Your task: Find each line containing the string "imported". Copy it.

Raw records:
══════════
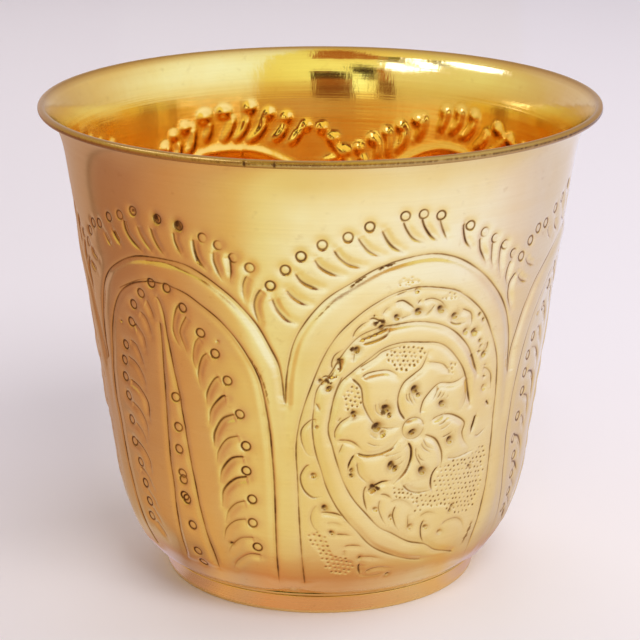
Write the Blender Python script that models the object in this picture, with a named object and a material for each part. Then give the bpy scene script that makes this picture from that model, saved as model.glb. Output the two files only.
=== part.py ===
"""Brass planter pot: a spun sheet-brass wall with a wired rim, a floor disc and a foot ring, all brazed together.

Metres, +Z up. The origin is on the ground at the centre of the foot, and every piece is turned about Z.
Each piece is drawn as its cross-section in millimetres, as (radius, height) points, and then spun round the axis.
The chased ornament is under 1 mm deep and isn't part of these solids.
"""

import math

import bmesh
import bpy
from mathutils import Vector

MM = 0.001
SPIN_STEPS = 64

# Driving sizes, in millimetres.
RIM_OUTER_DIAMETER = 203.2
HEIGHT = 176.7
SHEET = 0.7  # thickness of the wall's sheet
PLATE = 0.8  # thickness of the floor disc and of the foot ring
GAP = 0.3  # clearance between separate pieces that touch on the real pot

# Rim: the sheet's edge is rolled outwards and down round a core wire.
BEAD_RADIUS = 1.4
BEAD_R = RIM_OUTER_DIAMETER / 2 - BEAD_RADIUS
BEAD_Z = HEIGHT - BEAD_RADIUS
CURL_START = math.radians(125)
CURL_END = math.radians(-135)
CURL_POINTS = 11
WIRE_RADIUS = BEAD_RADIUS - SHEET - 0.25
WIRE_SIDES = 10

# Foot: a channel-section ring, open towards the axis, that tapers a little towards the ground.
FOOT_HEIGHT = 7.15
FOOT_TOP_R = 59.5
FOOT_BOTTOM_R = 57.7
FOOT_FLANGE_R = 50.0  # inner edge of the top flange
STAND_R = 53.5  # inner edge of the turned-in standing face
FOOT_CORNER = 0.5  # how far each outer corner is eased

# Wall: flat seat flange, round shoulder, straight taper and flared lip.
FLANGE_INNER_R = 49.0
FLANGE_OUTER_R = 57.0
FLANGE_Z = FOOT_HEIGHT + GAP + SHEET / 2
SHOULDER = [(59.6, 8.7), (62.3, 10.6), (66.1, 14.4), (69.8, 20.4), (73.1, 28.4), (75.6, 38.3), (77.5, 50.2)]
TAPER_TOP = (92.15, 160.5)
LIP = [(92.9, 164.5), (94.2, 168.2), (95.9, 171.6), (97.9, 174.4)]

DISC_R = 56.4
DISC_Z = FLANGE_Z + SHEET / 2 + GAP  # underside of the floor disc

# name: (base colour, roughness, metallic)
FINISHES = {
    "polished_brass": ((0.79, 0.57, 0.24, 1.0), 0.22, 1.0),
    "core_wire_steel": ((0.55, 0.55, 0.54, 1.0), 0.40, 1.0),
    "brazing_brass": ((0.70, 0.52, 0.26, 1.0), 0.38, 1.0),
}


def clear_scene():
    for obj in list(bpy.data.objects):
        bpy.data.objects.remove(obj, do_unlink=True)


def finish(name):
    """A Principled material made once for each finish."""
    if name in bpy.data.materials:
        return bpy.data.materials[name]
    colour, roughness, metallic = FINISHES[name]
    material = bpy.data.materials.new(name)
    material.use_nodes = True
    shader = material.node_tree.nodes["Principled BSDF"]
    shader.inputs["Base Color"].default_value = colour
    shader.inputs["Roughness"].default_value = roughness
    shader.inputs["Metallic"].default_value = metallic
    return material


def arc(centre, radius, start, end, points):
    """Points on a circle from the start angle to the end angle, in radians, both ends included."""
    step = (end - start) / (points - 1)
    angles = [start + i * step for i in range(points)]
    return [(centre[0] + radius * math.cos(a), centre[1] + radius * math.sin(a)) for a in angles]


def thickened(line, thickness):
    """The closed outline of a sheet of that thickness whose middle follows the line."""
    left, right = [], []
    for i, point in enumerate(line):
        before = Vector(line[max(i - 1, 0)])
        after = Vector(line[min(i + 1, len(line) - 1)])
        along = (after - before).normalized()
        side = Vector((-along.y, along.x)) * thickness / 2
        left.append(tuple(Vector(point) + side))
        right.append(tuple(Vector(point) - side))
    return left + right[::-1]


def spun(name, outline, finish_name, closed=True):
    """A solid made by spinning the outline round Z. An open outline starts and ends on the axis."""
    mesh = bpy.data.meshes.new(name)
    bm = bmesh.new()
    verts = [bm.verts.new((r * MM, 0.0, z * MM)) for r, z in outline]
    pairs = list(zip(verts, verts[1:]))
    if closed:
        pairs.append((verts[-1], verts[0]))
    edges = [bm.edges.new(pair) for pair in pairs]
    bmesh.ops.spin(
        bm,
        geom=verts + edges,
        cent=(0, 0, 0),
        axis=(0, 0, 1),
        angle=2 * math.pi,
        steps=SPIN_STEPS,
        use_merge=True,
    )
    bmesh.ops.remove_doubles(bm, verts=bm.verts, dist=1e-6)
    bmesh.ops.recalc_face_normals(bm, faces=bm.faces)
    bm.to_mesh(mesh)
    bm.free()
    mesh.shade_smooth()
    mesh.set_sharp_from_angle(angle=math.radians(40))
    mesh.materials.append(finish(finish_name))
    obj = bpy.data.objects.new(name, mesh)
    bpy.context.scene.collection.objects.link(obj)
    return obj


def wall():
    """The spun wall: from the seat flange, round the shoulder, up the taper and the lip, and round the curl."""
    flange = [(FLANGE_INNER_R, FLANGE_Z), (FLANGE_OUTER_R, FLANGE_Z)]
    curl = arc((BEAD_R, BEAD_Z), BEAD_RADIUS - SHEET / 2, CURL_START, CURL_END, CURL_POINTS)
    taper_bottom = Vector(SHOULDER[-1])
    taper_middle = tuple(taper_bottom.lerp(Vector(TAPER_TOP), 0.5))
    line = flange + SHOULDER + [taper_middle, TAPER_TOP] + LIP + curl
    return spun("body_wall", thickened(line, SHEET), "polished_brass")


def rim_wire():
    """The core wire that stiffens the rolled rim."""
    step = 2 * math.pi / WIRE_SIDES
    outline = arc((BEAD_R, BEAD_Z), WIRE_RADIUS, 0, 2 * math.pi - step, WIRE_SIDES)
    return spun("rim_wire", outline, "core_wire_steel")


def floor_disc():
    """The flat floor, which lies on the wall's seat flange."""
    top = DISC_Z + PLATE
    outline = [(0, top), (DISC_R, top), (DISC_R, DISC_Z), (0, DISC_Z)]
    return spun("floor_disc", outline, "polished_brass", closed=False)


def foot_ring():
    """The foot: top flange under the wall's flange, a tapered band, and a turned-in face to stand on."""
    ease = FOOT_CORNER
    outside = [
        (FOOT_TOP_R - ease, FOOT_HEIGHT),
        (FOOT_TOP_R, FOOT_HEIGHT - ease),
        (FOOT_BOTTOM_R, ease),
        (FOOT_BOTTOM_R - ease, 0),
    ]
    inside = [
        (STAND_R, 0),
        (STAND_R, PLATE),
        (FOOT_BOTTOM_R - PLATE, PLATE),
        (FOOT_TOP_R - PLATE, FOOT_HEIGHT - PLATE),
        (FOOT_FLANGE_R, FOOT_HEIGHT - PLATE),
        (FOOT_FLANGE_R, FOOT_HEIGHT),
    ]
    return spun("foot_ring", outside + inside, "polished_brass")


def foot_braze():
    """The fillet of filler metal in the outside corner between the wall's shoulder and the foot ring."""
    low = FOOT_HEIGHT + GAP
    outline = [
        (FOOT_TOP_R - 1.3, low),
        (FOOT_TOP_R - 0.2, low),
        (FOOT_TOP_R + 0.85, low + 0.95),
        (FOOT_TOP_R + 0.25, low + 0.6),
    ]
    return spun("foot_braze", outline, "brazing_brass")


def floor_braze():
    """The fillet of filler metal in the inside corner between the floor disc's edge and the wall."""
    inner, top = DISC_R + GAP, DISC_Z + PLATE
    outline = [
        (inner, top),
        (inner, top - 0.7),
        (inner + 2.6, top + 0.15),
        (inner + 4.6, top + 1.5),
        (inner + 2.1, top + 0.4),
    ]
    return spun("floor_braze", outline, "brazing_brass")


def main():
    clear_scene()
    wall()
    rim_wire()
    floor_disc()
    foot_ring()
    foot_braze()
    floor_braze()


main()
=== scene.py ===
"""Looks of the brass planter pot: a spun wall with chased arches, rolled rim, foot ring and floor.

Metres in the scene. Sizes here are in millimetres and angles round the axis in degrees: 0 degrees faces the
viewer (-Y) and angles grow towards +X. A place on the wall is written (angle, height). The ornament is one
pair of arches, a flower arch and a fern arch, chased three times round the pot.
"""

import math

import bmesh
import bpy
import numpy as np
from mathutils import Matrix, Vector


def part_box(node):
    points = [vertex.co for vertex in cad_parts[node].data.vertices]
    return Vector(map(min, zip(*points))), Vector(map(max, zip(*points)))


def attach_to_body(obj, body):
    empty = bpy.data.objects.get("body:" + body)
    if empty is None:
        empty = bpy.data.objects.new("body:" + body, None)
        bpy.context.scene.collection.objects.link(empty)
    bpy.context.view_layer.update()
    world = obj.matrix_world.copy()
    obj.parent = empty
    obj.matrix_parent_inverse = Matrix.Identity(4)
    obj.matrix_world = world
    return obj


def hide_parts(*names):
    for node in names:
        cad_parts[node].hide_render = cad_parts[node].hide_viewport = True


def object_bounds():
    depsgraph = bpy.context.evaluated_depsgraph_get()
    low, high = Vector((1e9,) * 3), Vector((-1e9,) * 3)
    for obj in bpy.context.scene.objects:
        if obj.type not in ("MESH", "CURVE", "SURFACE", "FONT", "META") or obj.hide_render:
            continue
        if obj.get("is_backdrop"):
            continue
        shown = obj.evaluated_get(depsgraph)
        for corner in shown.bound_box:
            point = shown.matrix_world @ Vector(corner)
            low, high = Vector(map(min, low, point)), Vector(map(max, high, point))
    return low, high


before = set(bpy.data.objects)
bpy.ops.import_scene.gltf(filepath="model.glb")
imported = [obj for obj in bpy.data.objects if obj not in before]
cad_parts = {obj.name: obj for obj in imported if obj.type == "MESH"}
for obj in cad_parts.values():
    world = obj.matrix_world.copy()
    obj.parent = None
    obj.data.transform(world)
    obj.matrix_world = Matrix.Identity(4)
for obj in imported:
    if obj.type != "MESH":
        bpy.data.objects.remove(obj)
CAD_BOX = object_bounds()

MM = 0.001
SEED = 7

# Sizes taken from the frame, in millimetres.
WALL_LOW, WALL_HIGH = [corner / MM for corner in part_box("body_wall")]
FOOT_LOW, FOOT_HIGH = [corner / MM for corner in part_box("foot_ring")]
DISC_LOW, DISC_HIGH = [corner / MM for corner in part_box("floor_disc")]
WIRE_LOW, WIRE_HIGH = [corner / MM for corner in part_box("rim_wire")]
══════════
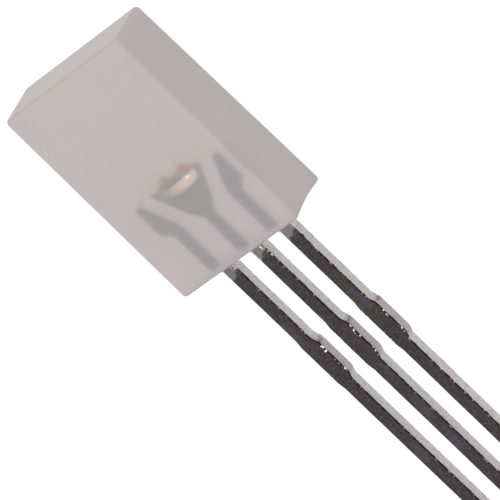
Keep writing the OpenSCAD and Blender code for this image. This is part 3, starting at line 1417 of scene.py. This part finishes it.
══════════
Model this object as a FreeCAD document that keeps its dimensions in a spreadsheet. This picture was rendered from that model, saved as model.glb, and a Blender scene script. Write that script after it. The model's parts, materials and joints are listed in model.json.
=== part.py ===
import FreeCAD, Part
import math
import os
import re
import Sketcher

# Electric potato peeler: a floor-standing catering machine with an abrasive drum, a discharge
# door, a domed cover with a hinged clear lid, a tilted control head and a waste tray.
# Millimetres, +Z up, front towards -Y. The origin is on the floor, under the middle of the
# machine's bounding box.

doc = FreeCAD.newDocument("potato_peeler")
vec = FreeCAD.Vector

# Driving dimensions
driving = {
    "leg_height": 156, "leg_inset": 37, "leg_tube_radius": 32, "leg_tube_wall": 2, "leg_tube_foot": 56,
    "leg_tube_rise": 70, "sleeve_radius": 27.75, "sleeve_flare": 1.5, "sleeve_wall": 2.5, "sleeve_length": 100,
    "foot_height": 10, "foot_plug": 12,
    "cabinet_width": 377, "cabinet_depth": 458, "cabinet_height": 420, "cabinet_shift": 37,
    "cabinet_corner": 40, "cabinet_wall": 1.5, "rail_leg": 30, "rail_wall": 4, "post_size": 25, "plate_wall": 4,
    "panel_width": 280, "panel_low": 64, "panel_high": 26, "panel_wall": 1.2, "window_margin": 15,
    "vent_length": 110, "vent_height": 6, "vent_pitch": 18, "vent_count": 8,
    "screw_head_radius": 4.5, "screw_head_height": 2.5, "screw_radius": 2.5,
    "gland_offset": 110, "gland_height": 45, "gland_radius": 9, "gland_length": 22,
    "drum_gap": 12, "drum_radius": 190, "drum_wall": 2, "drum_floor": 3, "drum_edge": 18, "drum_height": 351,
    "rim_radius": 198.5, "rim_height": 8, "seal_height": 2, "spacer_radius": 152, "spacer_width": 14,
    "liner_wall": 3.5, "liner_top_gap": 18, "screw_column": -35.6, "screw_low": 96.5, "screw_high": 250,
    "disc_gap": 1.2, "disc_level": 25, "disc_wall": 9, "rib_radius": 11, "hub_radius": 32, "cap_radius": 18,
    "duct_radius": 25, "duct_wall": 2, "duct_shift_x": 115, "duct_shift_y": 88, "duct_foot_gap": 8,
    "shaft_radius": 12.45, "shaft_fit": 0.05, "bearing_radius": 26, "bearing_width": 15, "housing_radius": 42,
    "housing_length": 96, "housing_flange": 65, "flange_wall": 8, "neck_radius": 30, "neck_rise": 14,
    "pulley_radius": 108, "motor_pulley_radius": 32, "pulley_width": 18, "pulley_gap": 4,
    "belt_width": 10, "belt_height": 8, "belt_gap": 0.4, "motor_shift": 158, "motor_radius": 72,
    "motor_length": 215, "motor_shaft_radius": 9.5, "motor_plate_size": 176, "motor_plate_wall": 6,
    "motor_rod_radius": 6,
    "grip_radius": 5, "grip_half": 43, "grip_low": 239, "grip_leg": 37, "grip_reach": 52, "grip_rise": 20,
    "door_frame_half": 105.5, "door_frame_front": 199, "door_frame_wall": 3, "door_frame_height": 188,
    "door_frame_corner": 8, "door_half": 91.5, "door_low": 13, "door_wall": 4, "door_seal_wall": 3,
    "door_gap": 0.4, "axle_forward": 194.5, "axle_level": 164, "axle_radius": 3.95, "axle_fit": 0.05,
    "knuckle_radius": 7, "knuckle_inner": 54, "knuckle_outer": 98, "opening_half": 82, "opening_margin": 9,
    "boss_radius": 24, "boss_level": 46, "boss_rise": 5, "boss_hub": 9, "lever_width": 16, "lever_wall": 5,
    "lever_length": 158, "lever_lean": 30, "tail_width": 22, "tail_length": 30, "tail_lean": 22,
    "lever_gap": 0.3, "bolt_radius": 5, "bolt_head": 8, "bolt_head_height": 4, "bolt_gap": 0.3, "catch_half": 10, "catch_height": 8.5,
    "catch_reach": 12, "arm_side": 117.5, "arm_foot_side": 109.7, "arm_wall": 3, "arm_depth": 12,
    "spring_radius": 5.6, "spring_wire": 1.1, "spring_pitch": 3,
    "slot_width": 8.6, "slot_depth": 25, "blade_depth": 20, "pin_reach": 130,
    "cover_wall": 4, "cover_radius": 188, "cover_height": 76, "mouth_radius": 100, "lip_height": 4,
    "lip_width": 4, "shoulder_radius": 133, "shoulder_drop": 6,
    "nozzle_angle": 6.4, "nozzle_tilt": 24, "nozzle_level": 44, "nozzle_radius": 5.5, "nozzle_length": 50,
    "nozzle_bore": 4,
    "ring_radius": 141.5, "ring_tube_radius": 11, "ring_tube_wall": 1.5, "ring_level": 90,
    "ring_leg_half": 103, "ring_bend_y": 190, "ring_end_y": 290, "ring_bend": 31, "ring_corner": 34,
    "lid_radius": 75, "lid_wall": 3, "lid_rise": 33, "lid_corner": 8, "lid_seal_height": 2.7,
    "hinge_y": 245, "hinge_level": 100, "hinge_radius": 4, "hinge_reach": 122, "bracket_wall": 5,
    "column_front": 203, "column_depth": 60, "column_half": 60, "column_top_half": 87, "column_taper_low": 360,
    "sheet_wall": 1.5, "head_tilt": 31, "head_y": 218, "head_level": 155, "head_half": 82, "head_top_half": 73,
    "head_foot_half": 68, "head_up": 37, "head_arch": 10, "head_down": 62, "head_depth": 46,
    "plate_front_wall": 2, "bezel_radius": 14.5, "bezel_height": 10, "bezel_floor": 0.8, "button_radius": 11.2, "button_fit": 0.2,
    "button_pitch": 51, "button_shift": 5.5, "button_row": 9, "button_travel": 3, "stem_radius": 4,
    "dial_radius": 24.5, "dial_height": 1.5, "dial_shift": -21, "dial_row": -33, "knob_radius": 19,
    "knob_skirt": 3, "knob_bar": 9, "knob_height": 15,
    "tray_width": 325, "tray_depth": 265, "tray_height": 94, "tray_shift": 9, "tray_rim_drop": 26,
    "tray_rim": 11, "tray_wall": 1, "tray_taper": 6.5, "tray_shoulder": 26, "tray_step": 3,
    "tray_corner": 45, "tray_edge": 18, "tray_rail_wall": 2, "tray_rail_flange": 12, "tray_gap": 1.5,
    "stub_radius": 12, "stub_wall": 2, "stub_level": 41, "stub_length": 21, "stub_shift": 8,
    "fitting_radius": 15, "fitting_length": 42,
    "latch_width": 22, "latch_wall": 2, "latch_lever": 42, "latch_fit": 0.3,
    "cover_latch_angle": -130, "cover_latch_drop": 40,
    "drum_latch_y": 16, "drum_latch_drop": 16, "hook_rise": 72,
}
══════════
Answer to the task:
imported = [obj for obj in bpy.data.objects if obj not in before]
cad_parts = {obj.name: obj for obj in imported if obj.type == "MESH"}
for obj in imported:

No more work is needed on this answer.